┌─ Available data
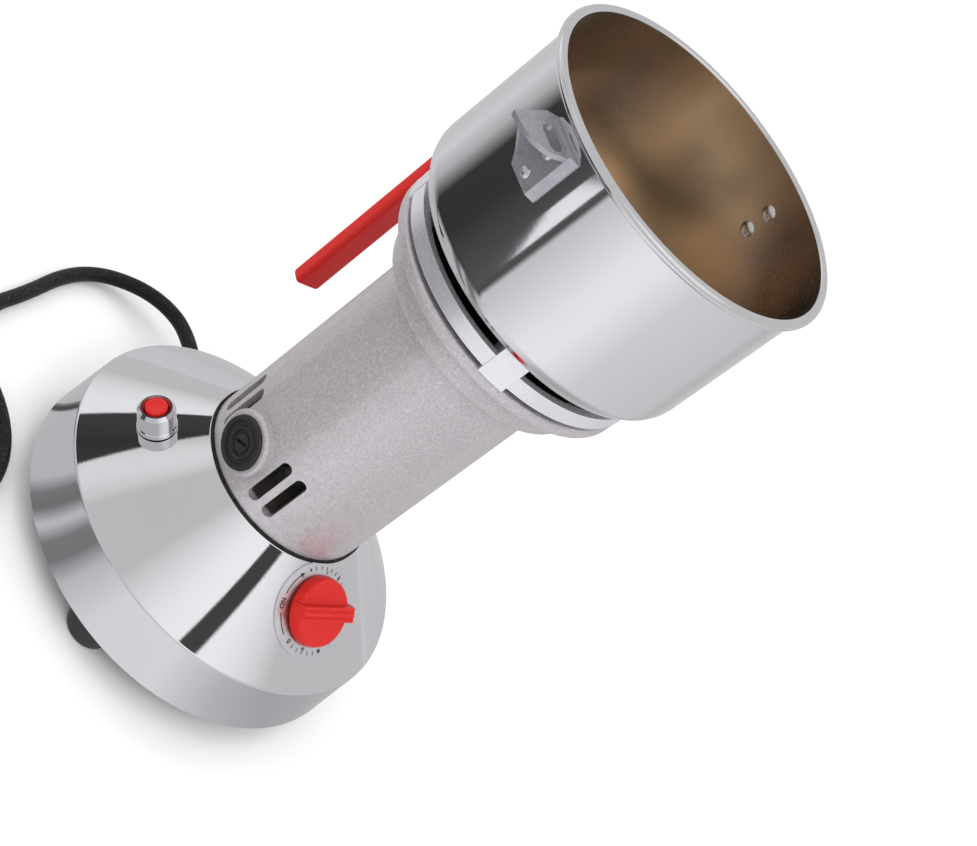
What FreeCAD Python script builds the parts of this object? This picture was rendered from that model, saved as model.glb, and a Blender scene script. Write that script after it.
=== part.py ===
import FreeCAD, Part
import math
import os

from FreeCAD import Vector

# An electric grain mill that stands on a mirror-steel base. Millimetres, +Z up.
# The origin is on the floor, on the motor's axis. An azimuth of 0 points along -Y
# and grows towards +X, and both lid catches and both brush caps lie on the Y axis.

# Base shell, a spun skirt under a cone
base_r = 86.4
shoulder_r = 85.0
base_z = 13.0
shoulder_z = 41.7
shoulder_round = 1.6
neck_r = 42.5
neck_z = 76.5
shell_wall = 1.2
neck_hole_r = 30.0

# Base plate, feet and their screws
plate_drop = 0.5
plate_t = 2.0
plate_gap = 0.4
foot_r = 11.5
foot_tip_r = 10.0
foot_round = 2.6
foot_inset = 14.4
foot_azimuth = 28.0
foot_count = 4
foot_bore_depth = 6.0
foot_bore_r = 4.6
foot_screw_r = 2.0
lug_offset = 30.0
lug_inset = 8.4
lug_w = 14.0
lug_t = 2.0
plate_screw_r = 1.75
screw_gap = 0.05
screw_head_h = 2.2
thread_past = 2.0
thread_short = 0.5

# Motor housing, a cast tube with a step and a collar
gasket_t = 1.0
tube_r = 41.15
tube_wall = 3.0
step_r = 51.3
step_z = 197.0
step_blend = 4.0
collar_r = 61.0
collar_z = 211.5
collar_top = 217.2
collar_bore_r = 48.3
ledge_z = 203.0
foot_flange_t = 3.5
housing_screw_circle_r = 34.0
housing_screw_r = 2.0
collar_skin = 1.2
vent_slot_w = 5.5
vent_slot_low = 83.7
vent_slot_high = 109.2
vent_slot_azimuths = (25.0, 37.4)

# Brush gear, two of each on the Y axis
brush_z = 96.5
boss_r = 14.0
boss_reach = 45.5
boss_round = 1.6
brush_cap_r = 11.3
brush_cap_reach = 46.9
cap_seat_depth = 3.0
holder_r = 8.0
holder_start = 15.5
brush_w = 6.0
brush_h = 10.0
brush_reach = 30.0
brush_gap = 0.3
slip_gap = 0.1

# Motor
running_gap = 0.03
stack_z = 118.0
stack_h = 48.0
stator_gap = 0.2
stator_ring_t = 8.0
air_gap = 0.8
armature_r = 20.2
shoe_start = 12.0
shoe_t = 3.0
coil_half_w = 17.0
armature_slots = 12
slot_w = 3.4
slot_depth = 7.0
winding_h = 11.5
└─
▶ **What you are asked to do**
Beginning at the first line above, repeat exactly until the line containing "# and grows", which is included.

▶ **Completed task**
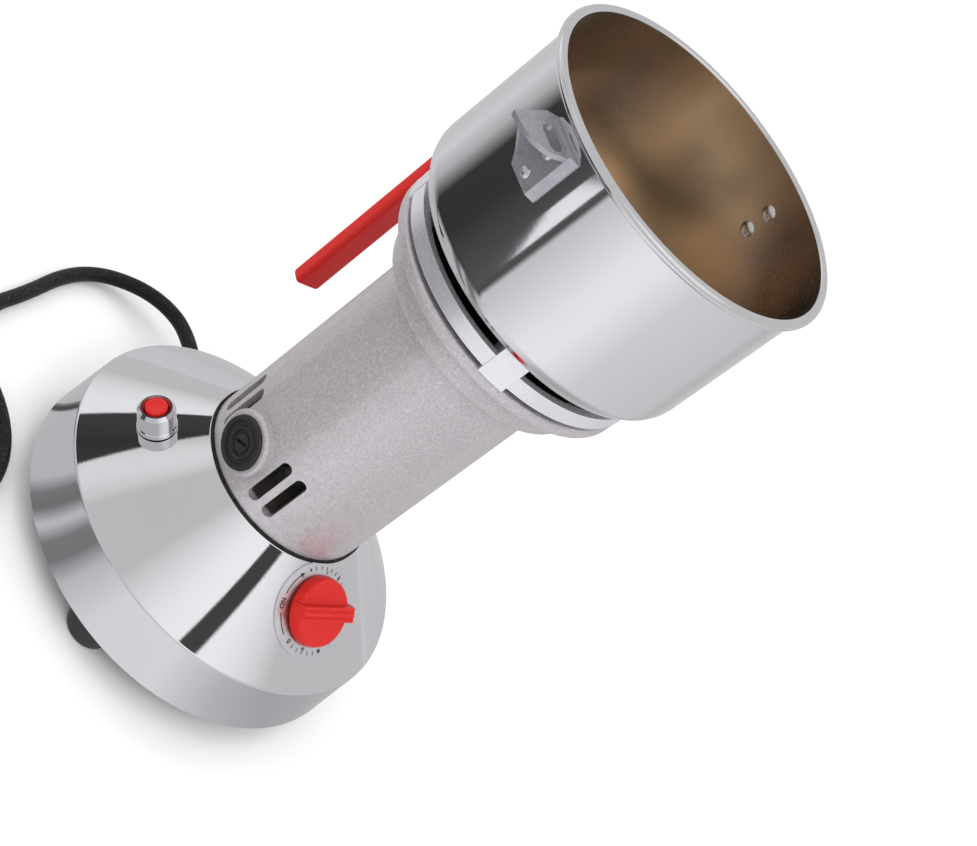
What FreeCAD Python script builds the parts of this object? This picture was rendered from that model, saved as model.glb, and a Blender scene script. Write that script after it.
=== part.py ===
import FreeCAD, Part
import math
import os

from FreeCAD import Vector

# An electric grain mill that stands on a mirror-steel base. Millimetres, +Z up.
# The origin is on the floor, on the motor's axis. An azimuth of 0 points along -Y
# and grows towards +X, and both lid catches and both brush caps lie on the Y axis.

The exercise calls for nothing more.